In [1]:
import pandas as pd
import numpy as np
from itertools import product
import turicreate
from turicreate import SFrame, SArray
from sklearn.utils.extmath import cartesian

### **Task**: What is the fastest way to compute cross product and create a dataframe with two arrays x,y having xsize=100, ysize=100000 --> 10000000 (10Million rows).

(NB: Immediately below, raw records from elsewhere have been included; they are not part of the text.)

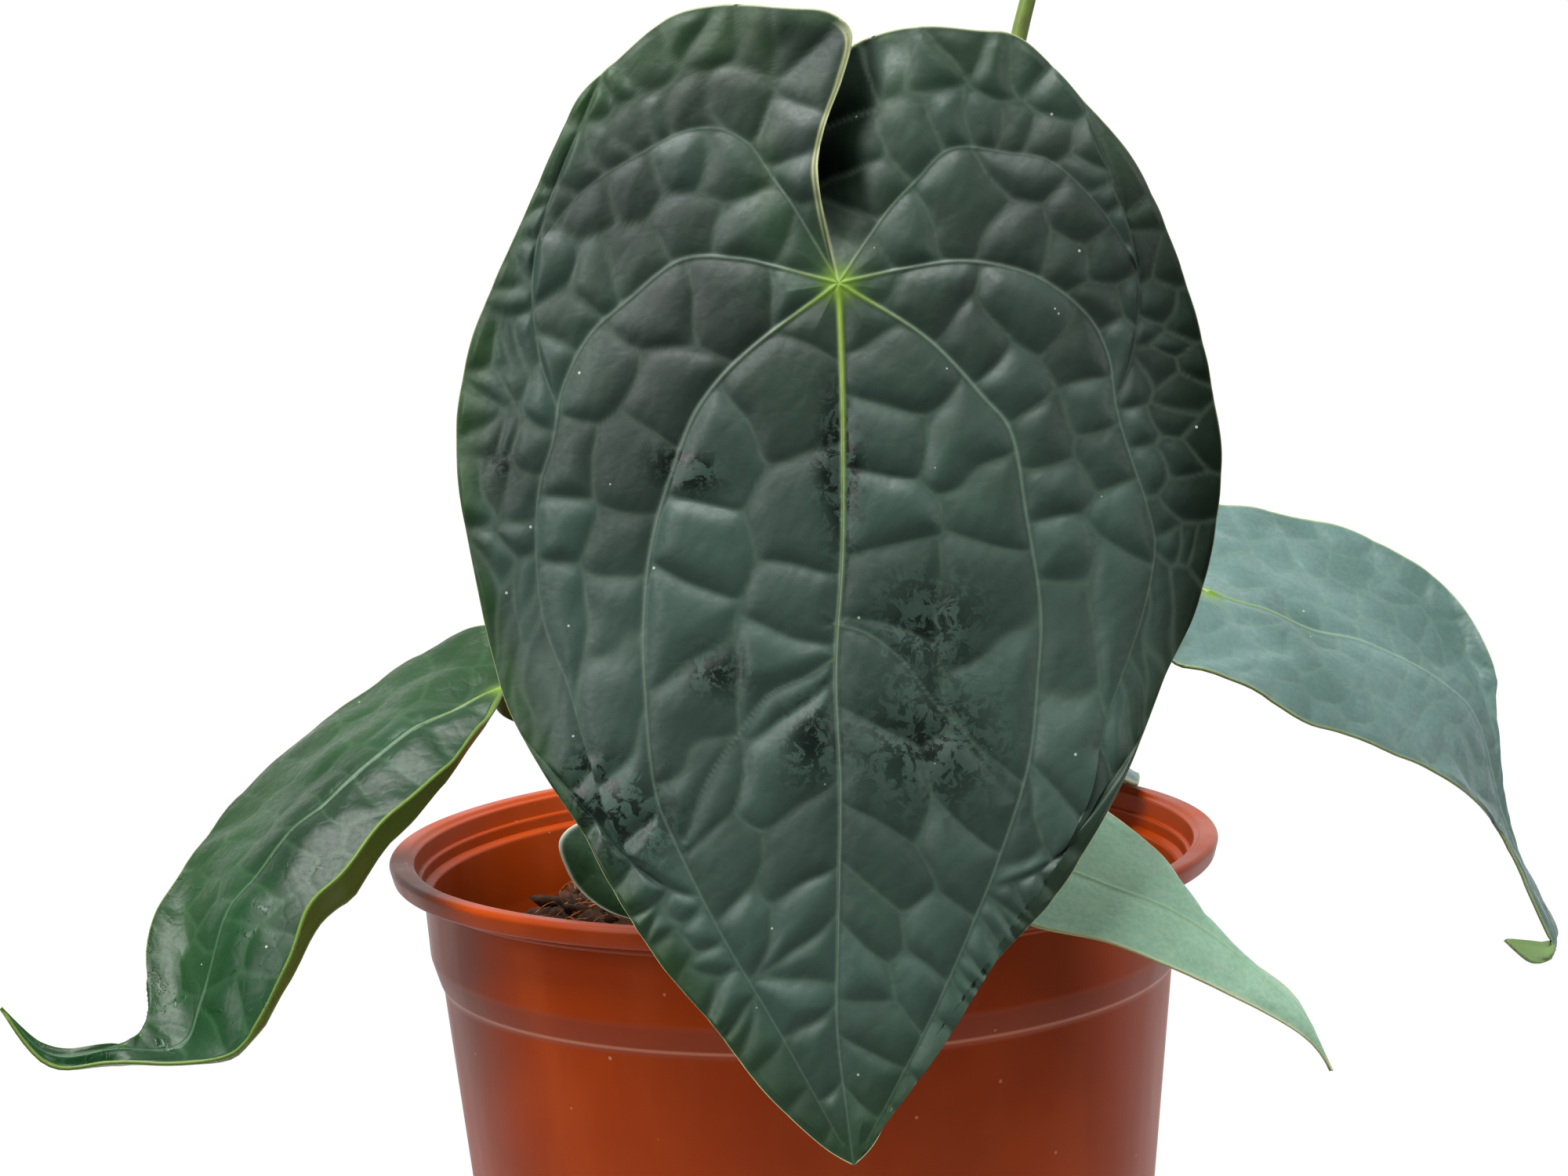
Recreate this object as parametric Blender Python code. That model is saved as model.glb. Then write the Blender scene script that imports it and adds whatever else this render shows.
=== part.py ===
"""A potted anthurium: heart-shaped leaves on thin stalks from one short stem, in a plastic nursery pot.

Every solid is in metres, +Z up. The origin is the centre of the pot's flat base, and the front
of the plant, where its largest leaf hangs over the rim, looks along -Y.
"""

import math
import random

import bmesh
import bpy
from mathutils import Vector

MM = 0.001
GAP = 0.3 * MM  # between pieces that touch

# Pot: a turned shell with a flat lip and one step below it.
POT_HEIGHT = 160 * MM
RIM_RADIUS = 85 * MM
LIP_WIDTH = 5.1 * MM
LIP_DEPTH = 4.3 * MM
WALL = 1.8 * MM
FLOOR = 3 * MM
STEP_TOP = 20 * MM  # below the rim
STEP_FOOT = 26.6 * MM
WALL_BELOW_LIP = 78.4 * MM  # outer radius of the wall where it meets the lip
WALL_ABOVE_STEP = 77.4 * MM
WALL_BELOW_STEP = 75.1 * MM
LEDGE_DEPTH = 6.5 * MM  # of the small ledge inside the mouth
EDGE_SOFTENING = 0.9 * MM  # where the lip's edges are rounded off
MID_HEIGHT = 60 * MM  # of the extra ring in the tall wall
POT_SIDES = 48
HOLE_RADIUS = 4.5 * MM
HOLE_RING = 44 * MM
HOLE_COUNT = 8

# Growing mix: a mound that the stem stands in.
MIX_EDGE_HEIGHT = 137 * MM
MIX_TOP_HEIGHT = 150 * MM
MIX_REACH = 70 * MM  # where the mound has fallen to its edge height
STEM_RADIUS = 7 * MM
STEM_FOOT = MIX_TOP_HEIGHT - 12 * MM
STEM_TOP = MIX_TOP_HEIGHT + 20 * MM
ROOT_START = MIX_TOP_HEIGHT + 1.9 * MM
SHEATH_FOOT = MIX_TOP_HEIGHT + 3 * MM
STALK_START = MIX_TOP_HEIGHT + 6.5 * MM

BLADE_THICKNESS = 1.2 * MM
PETIOLE_RADIUS = 1.7 * MM
PEDUNCLE_RADIUS = 1.65 * MM

# The front leaf lies on a plane that hangs from its hub, where its stalk and its main veins meet.
FRONT_HUB = (10, -78, 277)
FRONT_LEAN_BELOW = 0.155  # millimetres forward for each millimetre down
FRONT_LEAN_ABOVE = 0.2  # millimetres back for each millimetre up, over the basal lobes
FRONT_HALF_WIDTH = 70
FRONT_SIDE_FALL = 9  # how far the leaf's sides curve back
LOBE_LIFT = {-1: 2.6, 1: -6.0}  # the left basal lobe lies in front of the right one
FRONT_STALK_POINT = (10, -76.6, 272)  # just below the hub

# Outline of the front leaf, (right, up) from its hub, from the sinus over a basal lobe to the tip.
FRONT_TIP = (-3, -155)
FRONT_MIDRIB = [(0, 0), (-1, -47), (-3, -89), (-5, -130), FRONT_TIP]
FRONT_LEFT = [
    (0, 0), (-3, 11), (-3, 21), (-1, 30), (4, 43), (0, 48), (-15, 50), (-29, 48), (-45, 35),
    (-55, 16), (-66, -7), (-70, -29), (-67, -52), (-62, -74), (-49, -96), (-36, -119),
    (-19, -141), FRONT_TIP,
]  # fmt: skip
FRONT_RIGHT = [
    (0, 0), (1, 11), (0, 21), (0, 30), (3, 41), (10, 44), (26, 44), (39, 38), (53, 22),
    (62, 1), (67, -23), (68, -34), (65, -50), (56, -72), (45, -94), (24, -120), (6, -142),
    FRONT_TIP,
]  # fmt: skip

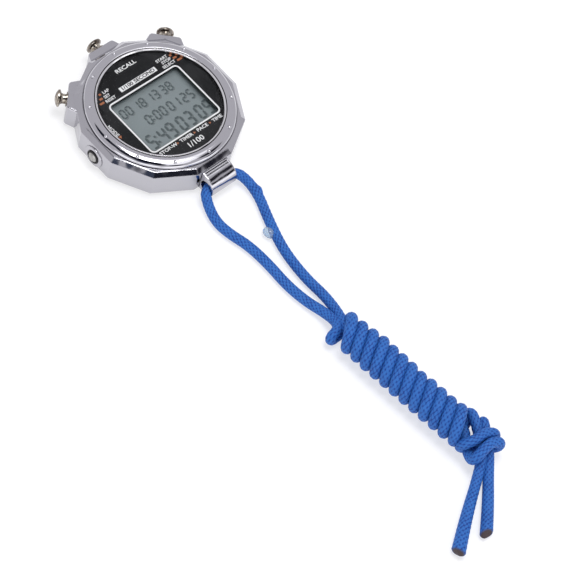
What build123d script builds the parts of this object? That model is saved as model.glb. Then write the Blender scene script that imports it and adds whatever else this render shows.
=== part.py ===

### **1. Using Pandas `Merge`**

In [2]:
def pandas_merge(xsize, ysize):
    dfx = pd.DataFrame({'x':list(range(xsize))})
    dfy = pd.DataFrame({'y':list(range(ysize))})

    dfx['temp'] = 0
    dfy['temp'] = 0
    
    df_final = pd.merge(dfx, dfy, on=['temp'], how='outer').drop('temp', axis=1)
    return df_final

### **2. Using Pandas `Stack`**

In [3]:
def pandas_stack(xsize, ysize):
    dfx = pd.DataFrame({'x':list(range(xsize))})
    dfy = pd.DataFrame({'y':list(range(ysize))})
    df = (pd.DataFrame([dfx.x.tolist()], index=[dfy.y])
           .stack()
           .reset_index(level=1, drop=True)
           .reset_index(name='x'))
    return df

### **3. Using Itertools `product`**

In [4]:
def itertools_product(xsize, ysize):
    x = list(range(xsize))
    y = list(range(ysize))
    data = list(product(x, y))
    df = pd.DataFrame(data=data, columns=['x', 'y'])
    return df

### **4. Using Numpy `np.tile` adn `np.repeat`** 

In [5]:
def numpy_tile_repeat(xsize, ysize):
    x = list(range(xsize))
    y = list(range(ysize))
    xx = np.tile(x, len(y))
    yy = np.repeat(y, len(x))
    df =  pd.DataFrame({'x': xx, 'y':yy})
    return df

### **5. Using Numpy `dstack` and `meshgrid`**

In [6]:
def numpy_dstack_meshgrid(xsize, ysize):
    x = list(range(xsize))
    y = list(range(ysize))
    data = np.dstack(np.meshgrid(x, y)).reshape(-1, 2)
    df = pd.DataFrame(data= data, columns=['x', 'y'])
    return df

### **6. Using Turicreate join**

In [7]:
def turicreate_join(xsize, ysize):
    x = SArray(list(range(xsize)))
    y = SArray(list(range(ysize)))

    sfx = SFrame({'x':x})
    sfy = SFrame({'y':y})

    sfx = sfx.add_column(0, 'temp')
    sfy = sfy.add_column(0, 'temp')

    sf_final = sfx.join(sfy, on=['temp'], how='outer').remove_column('temp')
#     df = sf_final.to_dataframe()
    return sf_final

### **7. Using `sklearn.utils.extmath.cartesian`**

In [8]:
def sklearn_cartesian(xsize, ysize):
    x = list(range(xsize))
    y = list(range(ysize))
    data = cartesian((x,y))
    df = pd.DataFrame(data=data, columns=['x', 'y'])
    return df

# Benchmarking the time taken

In [9]:
xsize=100
ysize=100000

In [10]:
%%time
df = pandas_merge(xsize,ysize)

CPU times: user 459 ms, sys: 351 ms, total: 810 ms
Wall time: 817 ms


In [11]:
%%time
df = pandas_stack(xsize,ysize)

CPU times: user 323 ms, sys: 236 ms, total: 559 ms
Wall time: 565 ms


In [12]:
%%time
df = itertools_product(xsize,ysize)

CPU times: user 5.42 s, sys: 876 ms, total: 6.3 s
Wall time: 6.35 s


In [13]:
%%time
df = numpy_tile_repeat(xsize,ysize)

CPU times: user 82.9 ms, sys: 108 ms, total: 191 ms
Wall time: 191 ms


In [14]:
%%time
df = numpy_dstack_meshgrid(xsize, ysize)

CPU times: user 105 ms, sys: 55.2 ms, total: 160 ms
Wall time: 165 ms


In [15]:
%%time
df = sklearn_cartesian(xsize, ysize)

CPU times: user 75.2 ms, sys: 116 ms, total: 191 ms
Wall time: 192 ms


# Results 
Machine details: 4GB Ram, 1core. Below is the order of the methods from fastest to slowest
1. **`numpy_dstack_meshgrid` (rank1) (165ms)**
2. **`numpy_tile_repeat` (rank2) (191ms)**
3. **`sklearn_cartesian` (rank2)(192ms)**
4. **`pandas_stack` (rank3)(565ms)**
5. **`pandas_merge` (rank4)(817ms)**
6. **`itertools_product` (rank5)(6.35s)**